_SET PROBLEM_
Extract each line of the data below exactly as written.
── DATA SHOWN
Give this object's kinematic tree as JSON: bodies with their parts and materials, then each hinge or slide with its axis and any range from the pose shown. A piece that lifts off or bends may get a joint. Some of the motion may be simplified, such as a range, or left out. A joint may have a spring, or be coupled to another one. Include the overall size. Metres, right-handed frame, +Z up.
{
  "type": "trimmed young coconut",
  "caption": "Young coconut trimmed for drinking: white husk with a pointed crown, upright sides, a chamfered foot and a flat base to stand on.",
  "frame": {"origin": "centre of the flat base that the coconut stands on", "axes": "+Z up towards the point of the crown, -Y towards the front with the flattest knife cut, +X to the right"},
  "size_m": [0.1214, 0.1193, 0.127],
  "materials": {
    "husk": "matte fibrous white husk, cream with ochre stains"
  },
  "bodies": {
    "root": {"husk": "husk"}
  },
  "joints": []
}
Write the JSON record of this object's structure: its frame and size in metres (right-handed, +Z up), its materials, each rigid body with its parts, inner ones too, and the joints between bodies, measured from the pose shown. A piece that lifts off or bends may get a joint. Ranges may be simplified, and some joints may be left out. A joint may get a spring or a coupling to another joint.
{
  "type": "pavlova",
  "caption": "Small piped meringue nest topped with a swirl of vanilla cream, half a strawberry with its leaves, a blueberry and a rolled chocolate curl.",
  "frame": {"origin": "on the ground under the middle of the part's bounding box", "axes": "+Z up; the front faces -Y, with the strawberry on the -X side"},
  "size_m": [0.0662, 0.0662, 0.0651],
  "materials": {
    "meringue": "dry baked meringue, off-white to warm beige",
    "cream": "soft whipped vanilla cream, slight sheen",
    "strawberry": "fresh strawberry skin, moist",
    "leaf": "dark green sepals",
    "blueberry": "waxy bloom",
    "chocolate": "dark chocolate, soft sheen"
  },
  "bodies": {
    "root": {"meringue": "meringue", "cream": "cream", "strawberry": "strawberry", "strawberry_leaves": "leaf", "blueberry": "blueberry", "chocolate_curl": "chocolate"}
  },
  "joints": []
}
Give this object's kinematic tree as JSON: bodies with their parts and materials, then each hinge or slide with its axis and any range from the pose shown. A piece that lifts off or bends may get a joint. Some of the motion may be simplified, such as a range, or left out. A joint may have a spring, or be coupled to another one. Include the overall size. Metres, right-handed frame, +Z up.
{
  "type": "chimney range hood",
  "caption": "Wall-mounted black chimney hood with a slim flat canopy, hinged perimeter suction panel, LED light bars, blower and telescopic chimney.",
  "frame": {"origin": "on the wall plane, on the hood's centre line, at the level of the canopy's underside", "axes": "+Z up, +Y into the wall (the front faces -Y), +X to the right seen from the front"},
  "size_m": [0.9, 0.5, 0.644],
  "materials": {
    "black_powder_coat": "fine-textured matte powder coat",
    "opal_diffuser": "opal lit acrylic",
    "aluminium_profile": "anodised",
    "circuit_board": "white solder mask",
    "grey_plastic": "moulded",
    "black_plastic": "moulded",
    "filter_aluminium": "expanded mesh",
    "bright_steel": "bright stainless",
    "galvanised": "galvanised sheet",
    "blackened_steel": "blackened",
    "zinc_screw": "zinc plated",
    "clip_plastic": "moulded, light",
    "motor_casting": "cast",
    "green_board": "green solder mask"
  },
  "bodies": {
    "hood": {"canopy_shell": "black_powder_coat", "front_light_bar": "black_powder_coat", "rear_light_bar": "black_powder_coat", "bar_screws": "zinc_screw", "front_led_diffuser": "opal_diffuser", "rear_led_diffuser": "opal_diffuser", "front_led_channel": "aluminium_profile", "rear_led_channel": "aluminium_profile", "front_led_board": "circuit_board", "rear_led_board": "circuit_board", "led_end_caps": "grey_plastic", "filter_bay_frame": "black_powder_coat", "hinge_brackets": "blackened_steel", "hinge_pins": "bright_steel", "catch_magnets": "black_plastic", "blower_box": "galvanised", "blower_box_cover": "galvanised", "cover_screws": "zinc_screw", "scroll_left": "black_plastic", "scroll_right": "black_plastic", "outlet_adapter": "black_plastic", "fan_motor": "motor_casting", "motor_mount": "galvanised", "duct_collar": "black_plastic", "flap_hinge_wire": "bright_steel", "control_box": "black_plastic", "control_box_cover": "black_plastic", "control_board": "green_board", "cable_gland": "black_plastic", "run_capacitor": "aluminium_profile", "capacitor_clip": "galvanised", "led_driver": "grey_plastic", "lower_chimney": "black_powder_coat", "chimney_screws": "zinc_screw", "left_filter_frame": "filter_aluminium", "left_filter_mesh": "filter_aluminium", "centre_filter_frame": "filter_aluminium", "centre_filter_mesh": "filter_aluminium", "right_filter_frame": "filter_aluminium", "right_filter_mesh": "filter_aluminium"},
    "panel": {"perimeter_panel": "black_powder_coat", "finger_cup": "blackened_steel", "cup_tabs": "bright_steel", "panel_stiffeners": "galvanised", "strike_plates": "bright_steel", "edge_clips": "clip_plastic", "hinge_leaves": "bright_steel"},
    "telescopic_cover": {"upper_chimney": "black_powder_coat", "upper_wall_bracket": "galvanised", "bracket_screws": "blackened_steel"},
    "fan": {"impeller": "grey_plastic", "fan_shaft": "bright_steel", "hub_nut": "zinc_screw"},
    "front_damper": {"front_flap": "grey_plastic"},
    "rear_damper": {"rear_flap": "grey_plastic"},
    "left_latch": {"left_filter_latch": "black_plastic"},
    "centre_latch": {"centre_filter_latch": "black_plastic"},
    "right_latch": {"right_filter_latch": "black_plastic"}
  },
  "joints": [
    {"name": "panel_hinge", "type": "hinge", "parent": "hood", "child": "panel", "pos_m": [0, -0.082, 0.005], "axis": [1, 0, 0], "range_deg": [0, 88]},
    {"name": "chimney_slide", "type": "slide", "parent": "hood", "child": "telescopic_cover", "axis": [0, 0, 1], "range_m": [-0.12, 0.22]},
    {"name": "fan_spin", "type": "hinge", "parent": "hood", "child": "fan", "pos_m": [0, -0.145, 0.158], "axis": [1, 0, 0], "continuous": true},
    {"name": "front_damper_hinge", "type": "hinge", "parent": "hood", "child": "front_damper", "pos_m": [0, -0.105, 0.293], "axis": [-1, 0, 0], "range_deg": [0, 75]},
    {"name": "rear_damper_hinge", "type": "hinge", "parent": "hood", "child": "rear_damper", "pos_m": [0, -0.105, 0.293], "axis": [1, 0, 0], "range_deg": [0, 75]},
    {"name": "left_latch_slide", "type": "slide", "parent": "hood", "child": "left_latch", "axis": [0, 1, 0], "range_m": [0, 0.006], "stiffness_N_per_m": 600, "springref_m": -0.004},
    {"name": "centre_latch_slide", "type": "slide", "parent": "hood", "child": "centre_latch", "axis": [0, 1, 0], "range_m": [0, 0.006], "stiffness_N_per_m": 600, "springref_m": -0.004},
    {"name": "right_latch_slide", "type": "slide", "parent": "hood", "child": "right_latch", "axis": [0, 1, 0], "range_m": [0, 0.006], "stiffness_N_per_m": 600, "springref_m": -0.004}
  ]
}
────
_RESPONSE TO THIS TASK_
Give this object's kinematic tree as JSON: bodies with their parts and materials, then each hinge or slide with its axis and any range from the pose shown. A piece that lifts off or bends may get a joint. Some of the motion may be simplified, such as a range, or left out. A joint may have a spring, or be coupled to another one. Include the overall size. Metres, right-handed frame, +Z up.
{
  "type": "trimmed young coconut",
  "caption": "Young coconut trimmed for drinking: white husk with a pointed crown, upright sides, a chamfered foot and a flat base to stand on.",
  "frame": {"origin": "centre of the flat base that the coconut stands on", "axes": "+Z up towards the point of the crown, -Y towards the front with the flattest knife cut, +X to the right"},
  "size_m": [0.1214, 0.1193, 0.127],
  "materials": {
    "husk": "matte fibrous white husk, cream with ochre stains"
  },
  "bodies": {
    "root": {"husk": "husk"}
  },
  "joints": []
}
Write the JSON record of this object's structure: its frame and size in metres (right-handed, +Z up), its materials, each rigid body with its parts, inner ones too, and the joints between bodies, measured from the pose shown. A piece that lifts off or bends may get a joint. Ranges may be simplified, and some joints may be left out. A joint may get a spring or a coupling to another joint.
{
  "type": "pavlova",
  "caption": "Small piped meringue nest topped with a swirl of vanilla cream, half a strawberry with its leaves, a blueberry and a rolled chocolate curl.",
  "frame": {"origin": "on the ground under the middle of the part's bounding box", "axes": "+Z up; the front faces -Y, with the strawberry on the -X side"},
  "size_m": [0.0662, 0.0662, 0.0651],
  "materials": {
    "meringue": "dry baked meringue, off-white to warm beige",
    "cream": "soft whipped vanilla cream, slight sheen",
    "strawberry": "fresh strawberry skin, moist",
    "leaf": "dark green sepals",
    "blueberry": "waxy bloom",
    "chocolate": "dark chocolate, soft sheen"
  },
  "bodies": {
    "root": {"meringue": "meringue", "cream": "cream", "strawberry": "strawberry", "strawberry_leaves": "leaf", "blueberry": "blueberry", "chocolate_curl": "chocolate"}
  },
  "joints": []
}
Give this object's kinematic tree as JSON: bodies with their parts and materials, then each hinge or slide with its axis and any range from the pose shown. A piece that lifts off or bends may get a joint. Some of the motion may be simplified, such as a range, or left out. A joint may have a spring, or be coupled to another one. Include the overall size. Metres, right-handed frame, +Z up.
{
  "type": "chimney range hood",
  "caption": "Wall-mounted black chimney hood with a slim flat canopy, hinged perimeter suction panel, LED light bars, blower and telescopic chimney.",
  "frame": {"origin": "on the wall plane, on the hood's centre line, at the level of the canopy's underside", "axes": "+Z up, +Y into the wall (the front faces -Y), +X to the right seen from the front"},
  "size_m": [0.9, 0.5, 0.644],
  "materials": {
    "black_powder_coat": "fine-textured matte powder coat",
    "opal_diffuser": "opal lit acrylic",
    "aluminium_profile": "anodised",
    "circuit_board": "white solder mask",
    "grey_plastic": "moulded",
    "black_plastic": "moulded",
    "filter_aluminium": "expanded mesh",
    "bright_steel": "bright stainless",
    "galvanised": "galvanised sheet",
    "blackened_steel": "blackened",
    "zinc_screw": "zinc plated",
    "clip_plastic": "moulded, light",
    "motor_casting": "cast",
    "green_board": "green solder mask"
  },
  "bodies": {
    "hood": {"canopy_shell": "black_powder_coat", "front_light_bar": "black_powder_coat", "rear_light_bar": "black_powder_coat", "bar_screws": "zinc_screw", "front_led_diffuser": "opal_diffuser", "rear_led_diffuser": "opal_diffuser", "front_led_channel": "aluminium_profile", "rear_led_channel": "aluminium_profile", "front_led_board": "circuit_board", "rear_led_board": "circuit_board", "led_end_caps": "grey_plastic", "filter_bay_frame": "black_powder_coat", "hinge_brackets": "blackened_steel", "hinge_pins": "bright_steel", "catch_magnets": "black_plastic", "blower_box": "galvanised", "blower_box_cover": "galvanised", "cover_screws": "zinc_screw", "scroll_left": "black_plastic", "scroll_right": "black_plastic", "outlet_adapter": "black_plastic", "fan_motor": "motor_casting", "motor_mount": "galvanised", "duct_collar": "black_plastic", "flap_hinge_wire": "bright_steel", "control_box": "black_plastic", "control_box_cover": "black_plastic", "control_board": "green_board", "cable_gland": "black_plastic", "run_capacitor": "aluminium_profile", "capacitor_clip": "galvanised", "led_driver": "grey_plastic", "lower_chimney": "black_powder_coat", "chimney_screws": "zinc_screw", "left_filter_frame": "filter_aluminium", "left_filter_mesh": "filter_aluminium", "centre_filter_frame": "filter_aluminium", "centre_filter_mesh": "filter_aluminium", "right_filter_frame": "filter_aluminium", "right_filter_mesh": "filter_aluminium"},
    "panel": {"perimeter_panel": "black_powder_coat", "finger_cup": "blackened_steel", "cup_tabs": "bright_steel", "panel_stiffeners": "galvanised", "strike_plates": "bright_steel", "edge_clips": "clip_plastic", "hinge_leaves": "bright_steel"},
    "telescopic_cover": {"upper_chimney": "black_powder_coat", "upper_wall_bracket": "galvanised", "bracket_screws": "blackened_steel"},
    "fan": {"impeller": "grey_plastic", "fan_shaft": "bright_steel", "hub_nut": "zinc_screw"},
    "front_damper": {"front_flap": "grey_plastic"},
    "rear_damper": {"rear_flap": "grey_plastic"},
    "left_latch": {"left_filter_latch": "black_plastic"},
    "centre_latch": {"centre_filter_latch": "black_plastic"},
    "right_latch": {"right_filter_latch": "black_plastic"}
  },
  "joints": [
    {"name": "panel_hinge", "type": "hinge", "parent": "hood", "child": "panel", "pos_m": [0, -0.082, 0.005], "axis": [1, 0, 0], "range_deg": [0, 88]},
    {"name": "chimney_slide", "type": "slide", "parent": "hood", "child": "telescopic_cover", "axis": [0, 0, 1], "range_m": [-0.12, 0.22]},
    {"name": "fan_spin", "type": "hinge", "parent": "hood", "child": "fan", "pos_m": [0, -0.145, 0.158], "axis": [1, 0, 0], "continuous": true},
    {"name": "front_damper_hinge", "type": "hinge", "parent": "hood", "child": "front_damper", "pos_m": [0, -0.105, 0.293], "axis": [-1, 0, 0], "range_deg": [0, 75]},
    {"name": "rear_damper_hinge", "type": "hinge", "parent": "hood", "child": "rear_damper", "pos_m": [0, -0.105, 0.293], "axis": [1, 0, 0], "range_deg": [0, 75]},
    {"name": "left_latch_slide", "type": "slide", "parent": "hood", "child": "left_latch", "axis": [0, 1, 0], "range_m": [0, 0.006], "stiffness_N_per_m": 600, "springref_m": -0.004},
    {"name": "centre_latch_slide", "type": "slide", "parent": "hood", "child": "centre_latch", "axis": [0, 1, 0], "range_m": [0, 0.006], "stiffness_N_per_m": 600, "springref_m": -0.004},
    {"name": "right_latch_slide", "type": "slide", "parent": "hood", "child": "right_latch", "axis": [0, 1, 0], "range_m": [0, 0.006], "stiffness_N_per_m": 600, "springref_m": -0.004}
  ]
}